After seeing how little ammo is left in the shop, I am reconsidering selling a few thousand rounds of factory ammo since local shops are paying 80 cents a round for .45ACP, .223/5.56, 9mm, 30-30, and other what used to be "common" calibers. The only thing holding me back is that I really don't need the money for any projects right now as they are all funded, just waiting on stamps. Nothing has piqued my interest lately that I haven't already submitted paperwork for.
Went to Academy today. Not one single round in any caliber or gauge. I mean zero. No black powder supplies; no powder, primers or bullets. No serious archery supplies. In my 70 years I have never seen this. I do t think on hoarding, it’s investment buying.
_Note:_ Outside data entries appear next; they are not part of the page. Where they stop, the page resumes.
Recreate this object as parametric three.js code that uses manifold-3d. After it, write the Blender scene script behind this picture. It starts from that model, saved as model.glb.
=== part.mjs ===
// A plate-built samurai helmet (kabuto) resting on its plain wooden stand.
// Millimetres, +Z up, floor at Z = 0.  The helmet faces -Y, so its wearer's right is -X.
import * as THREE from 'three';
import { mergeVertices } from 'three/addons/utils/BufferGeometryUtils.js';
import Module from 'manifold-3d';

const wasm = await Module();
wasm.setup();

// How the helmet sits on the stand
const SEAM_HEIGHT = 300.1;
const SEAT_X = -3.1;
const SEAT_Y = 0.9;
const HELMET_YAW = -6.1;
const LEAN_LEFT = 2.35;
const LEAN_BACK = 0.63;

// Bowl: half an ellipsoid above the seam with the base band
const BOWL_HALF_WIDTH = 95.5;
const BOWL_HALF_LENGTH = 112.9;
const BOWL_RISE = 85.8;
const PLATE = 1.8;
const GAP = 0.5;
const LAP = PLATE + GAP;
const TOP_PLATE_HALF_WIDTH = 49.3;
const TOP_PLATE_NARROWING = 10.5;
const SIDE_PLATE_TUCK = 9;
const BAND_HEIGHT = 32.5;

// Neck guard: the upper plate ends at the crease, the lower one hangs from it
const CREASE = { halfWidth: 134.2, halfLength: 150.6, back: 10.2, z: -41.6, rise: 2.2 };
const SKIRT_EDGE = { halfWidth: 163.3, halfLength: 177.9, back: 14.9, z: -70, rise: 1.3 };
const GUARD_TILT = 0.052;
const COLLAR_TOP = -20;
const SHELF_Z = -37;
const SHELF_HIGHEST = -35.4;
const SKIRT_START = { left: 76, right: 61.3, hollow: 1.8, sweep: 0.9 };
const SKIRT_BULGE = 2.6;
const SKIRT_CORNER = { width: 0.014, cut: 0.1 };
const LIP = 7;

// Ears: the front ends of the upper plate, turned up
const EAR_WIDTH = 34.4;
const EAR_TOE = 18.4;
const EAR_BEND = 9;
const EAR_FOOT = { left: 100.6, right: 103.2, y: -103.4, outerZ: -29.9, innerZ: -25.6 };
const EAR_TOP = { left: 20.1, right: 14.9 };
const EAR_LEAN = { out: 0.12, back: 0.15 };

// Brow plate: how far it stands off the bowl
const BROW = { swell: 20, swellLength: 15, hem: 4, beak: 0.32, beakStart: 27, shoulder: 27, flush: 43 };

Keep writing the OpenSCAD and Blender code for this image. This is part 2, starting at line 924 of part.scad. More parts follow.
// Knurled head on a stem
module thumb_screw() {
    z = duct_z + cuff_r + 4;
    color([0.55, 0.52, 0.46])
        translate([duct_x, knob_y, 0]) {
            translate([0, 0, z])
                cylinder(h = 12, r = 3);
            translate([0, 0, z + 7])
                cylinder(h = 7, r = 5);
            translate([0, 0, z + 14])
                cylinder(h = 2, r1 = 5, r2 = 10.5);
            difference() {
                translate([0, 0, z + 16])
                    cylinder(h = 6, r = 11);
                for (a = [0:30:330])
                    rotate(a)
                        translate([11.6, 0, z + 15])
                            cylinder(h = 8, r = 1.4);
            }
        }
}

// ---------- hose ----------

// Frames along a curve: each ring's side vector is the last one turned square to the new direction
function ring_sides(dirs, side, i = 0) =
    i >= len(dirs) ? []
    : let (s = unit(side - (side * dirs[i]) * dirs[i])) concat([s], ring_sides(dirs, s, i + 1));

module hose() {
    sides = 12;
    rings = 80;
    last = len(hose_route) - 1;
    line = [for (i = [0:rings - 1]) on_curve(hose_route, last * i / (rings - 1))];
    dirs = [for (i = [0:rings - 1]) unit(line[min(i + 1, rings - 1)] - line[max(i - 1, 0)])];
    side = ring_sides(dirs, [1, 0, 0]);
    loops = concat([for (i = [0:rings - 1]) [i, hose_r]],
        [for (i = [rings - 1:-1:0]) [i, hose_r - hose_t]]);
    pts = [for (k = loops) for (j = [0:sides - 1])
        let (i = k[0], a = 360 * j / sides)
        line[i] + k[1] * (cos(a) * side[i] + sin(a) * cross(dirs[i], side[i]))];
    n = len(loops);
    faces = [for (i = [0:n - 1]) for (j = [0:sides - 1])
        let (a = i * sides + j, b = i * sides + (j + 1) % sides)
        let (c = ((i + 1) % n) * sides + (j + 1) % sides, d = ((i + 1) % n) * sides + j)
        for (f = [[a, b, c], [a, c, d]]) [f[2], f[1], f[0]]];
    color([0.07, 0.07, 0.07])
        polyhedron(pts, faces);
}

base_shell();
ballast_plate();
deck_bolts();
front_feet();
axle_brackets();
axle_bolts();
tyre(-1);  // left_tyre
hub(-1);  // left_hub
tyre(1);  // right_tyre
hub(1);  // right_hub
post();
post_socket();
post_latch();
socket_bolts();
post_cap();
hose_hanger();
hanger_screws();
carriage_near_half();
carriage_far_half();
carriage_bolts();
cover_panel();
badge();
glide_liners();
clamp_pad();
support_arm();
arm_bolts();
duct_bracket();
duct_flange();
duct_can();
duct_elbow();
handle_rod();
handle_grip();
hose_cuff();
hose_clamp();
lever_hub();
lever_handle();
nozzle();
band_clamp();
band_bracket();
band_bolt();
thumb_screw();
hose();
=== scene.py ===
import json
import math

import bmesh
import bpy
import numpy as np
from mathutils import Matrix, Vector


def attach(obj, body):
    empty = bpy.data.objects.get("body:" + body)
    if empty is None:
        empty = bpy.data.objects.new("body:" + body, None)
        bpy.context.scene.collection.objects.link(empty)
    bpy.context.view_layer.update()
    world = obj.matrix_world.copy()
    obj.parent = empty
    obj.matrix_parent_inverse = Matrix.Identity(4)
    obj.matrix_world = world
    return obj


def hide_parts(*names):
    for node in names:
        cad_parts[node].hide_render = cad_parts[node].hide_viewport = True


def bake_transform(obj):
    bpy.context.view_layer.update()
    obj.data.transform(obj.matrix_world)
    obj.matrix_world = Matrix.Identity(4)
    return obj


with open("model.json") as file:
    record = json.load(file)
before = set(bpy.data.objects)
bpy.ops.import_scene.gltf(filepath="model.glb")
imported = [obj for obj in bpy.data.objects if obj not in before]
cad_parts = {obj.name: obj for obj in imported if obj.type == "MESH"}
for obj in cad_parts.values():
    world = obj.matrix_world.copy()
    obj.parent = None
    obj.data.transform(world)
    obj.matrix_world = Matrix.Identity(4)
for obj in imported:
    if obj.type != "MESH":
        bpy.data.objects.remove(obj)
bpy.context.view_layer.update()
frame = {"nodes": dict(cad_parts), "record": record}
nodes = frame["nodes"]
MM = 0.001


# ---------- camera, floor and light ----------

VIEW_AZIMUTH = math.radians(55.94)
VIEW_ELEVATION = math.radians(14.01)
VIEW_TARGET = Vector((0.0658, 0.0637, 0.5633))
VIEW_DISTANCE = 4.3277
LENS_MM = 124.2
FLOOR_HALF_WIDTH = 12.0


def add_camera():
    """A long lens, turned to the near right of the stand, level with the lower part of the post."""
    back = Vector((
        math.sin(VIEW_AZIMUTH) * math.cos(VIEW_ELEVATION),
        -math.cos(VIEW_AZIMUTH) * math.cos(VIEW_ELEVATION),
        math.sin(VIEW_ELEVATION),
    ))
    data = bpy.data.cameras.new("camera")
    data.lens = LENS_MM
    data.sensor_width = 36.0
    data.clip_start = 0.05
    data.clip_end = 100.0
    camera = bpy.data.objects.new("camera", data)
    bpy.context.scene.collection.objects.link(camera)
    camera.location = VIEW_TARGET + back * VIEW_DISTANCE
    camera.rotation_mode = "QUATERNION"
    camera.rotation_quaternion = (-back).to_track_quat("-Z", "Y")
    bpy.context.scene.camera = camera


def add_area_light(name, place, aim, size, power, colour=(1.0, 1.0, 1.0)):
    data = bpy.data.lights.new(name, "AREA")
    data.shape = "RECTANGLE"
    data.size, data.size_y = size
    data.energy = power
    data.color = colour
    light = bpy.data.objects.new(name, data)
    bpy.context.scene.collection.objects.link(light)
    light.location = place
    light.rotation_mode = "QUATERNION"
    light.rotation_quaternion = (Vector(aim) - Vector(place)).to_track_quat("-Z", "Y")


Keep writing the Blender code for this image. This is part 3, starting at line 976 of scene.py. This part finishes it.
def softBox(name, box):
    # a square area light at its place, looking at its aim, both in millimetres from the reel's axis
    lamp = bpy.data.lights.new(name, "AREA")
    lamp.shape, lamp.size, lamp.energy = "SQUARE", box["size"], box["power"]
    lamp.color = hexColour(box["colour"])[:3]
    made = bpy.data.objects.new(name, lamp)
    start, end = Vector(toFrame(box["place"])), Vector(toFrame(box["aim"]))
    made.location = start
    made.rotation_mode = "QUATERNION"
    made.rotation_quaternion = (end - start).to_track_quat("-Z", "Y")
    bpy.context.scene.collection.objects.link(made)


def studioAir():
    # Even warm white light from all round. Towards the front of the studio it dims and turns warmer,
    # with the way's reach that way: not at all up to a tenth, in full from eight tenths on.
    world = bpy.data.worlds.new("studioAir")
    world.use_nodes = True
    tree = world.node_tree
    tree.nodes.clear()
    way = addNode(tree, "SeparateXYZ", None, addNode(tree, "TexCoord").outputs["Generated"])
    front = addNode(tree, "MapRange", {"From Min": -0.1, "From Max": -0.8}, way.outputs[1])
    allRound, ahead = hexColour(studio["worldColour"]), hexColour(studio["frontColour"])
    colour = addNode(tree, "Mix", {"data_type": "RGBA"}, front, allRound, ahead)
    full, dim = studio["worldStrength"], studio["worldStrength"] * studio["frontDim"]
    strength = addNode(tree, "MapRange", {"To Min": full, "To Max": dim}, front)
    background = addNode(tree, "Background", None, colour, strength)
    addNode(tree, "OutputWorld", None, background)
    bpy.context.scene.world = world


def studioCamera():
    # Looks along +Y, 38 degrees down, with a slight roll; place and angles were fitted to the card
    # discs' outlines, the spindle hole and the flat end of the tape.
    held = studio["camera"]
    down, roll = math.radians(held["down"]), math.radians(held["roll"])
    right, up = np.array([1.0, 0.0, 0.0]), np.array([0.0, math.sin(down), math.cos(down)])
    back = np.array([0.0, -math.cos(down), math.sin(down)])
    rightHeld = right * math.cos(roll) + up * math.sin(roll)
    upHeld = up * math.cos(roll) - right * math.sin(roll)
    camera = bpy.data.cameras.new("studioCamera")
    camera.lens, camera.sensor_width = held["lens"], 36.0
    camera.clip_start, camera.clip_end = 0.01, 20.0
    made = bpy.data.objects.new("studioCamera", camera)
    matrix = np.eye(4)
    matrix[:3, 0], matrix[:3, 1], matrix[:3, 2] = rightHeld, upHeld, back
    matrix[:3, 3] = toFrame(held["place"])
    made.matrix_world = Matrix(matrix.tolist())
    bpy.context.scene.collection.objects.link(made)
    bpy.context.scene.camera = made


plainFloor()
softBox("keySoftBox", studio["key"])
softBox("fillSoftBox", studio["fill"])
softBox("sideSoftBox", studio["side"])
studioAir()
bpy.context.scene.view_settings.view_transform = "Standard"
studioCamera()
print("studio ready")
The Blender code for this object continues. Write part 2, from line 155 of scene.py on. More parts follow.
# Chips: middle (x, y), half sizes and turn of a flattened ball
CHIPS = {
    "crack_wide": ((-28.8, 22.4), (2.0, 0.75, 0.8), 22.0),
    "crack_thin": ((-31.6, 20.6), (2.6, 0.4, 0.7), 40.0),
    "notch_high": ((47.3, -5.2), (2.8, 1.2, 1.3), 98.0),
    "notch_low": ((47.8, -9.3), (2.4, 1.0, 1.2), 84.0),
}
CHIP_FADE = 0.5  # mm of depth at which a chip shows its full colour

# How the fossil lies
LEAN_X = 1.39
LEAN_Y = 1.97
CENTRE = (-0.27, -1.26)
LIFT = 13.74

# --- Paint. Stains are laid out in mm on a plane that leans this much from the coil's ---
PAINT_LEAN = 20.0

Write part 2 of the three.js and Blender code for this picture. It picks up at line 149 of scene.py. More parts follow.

I sleep in peace over a small fortune every night.
Then the problem is when you need money no one will want second hand ammo unless you are practically giving it away. I don't need the money but I do it any way.
What will be worth more in a barter society when the dollar crashes from government massive over printing --- ammo or worthless paper?
Or what is MUCH MORE likely, and has been going on for decades.....simply increasingly worthless paper that is still in use. (we're over a 100 years into that game plan) If we get to the point of a barter only society, we're at the most extreme end of a SHTF world.....odds are, most won't survive it anyway. That kind of social collapse simply means death for most, despite the popularity of it in survival literature. The govt won't abandon fiat if the dollar collapses, they will simply renew the game with a 'new' dollar....gold backed if they are absolutely forced to do so, but with the ultimate goal of weaning us off any kind of real backing so they could go right back to creating fiat out of nothing, which has proved so successful for them. I'd never "cash in" anything of real value (food, ammo, gold, silver) unless it has a definite shelf life (2 year old watermelons for example, ain't worth much ) OR I need the currency of the day to purchase something else because we're NOT a barter society. To convert real value to paper for a paper 'profit' in a world of declining paper value seems a fool's game to me.
Two year old watermelons have value if they were heirloom and you had processed them for seed. Same could be said for most fruit and produce.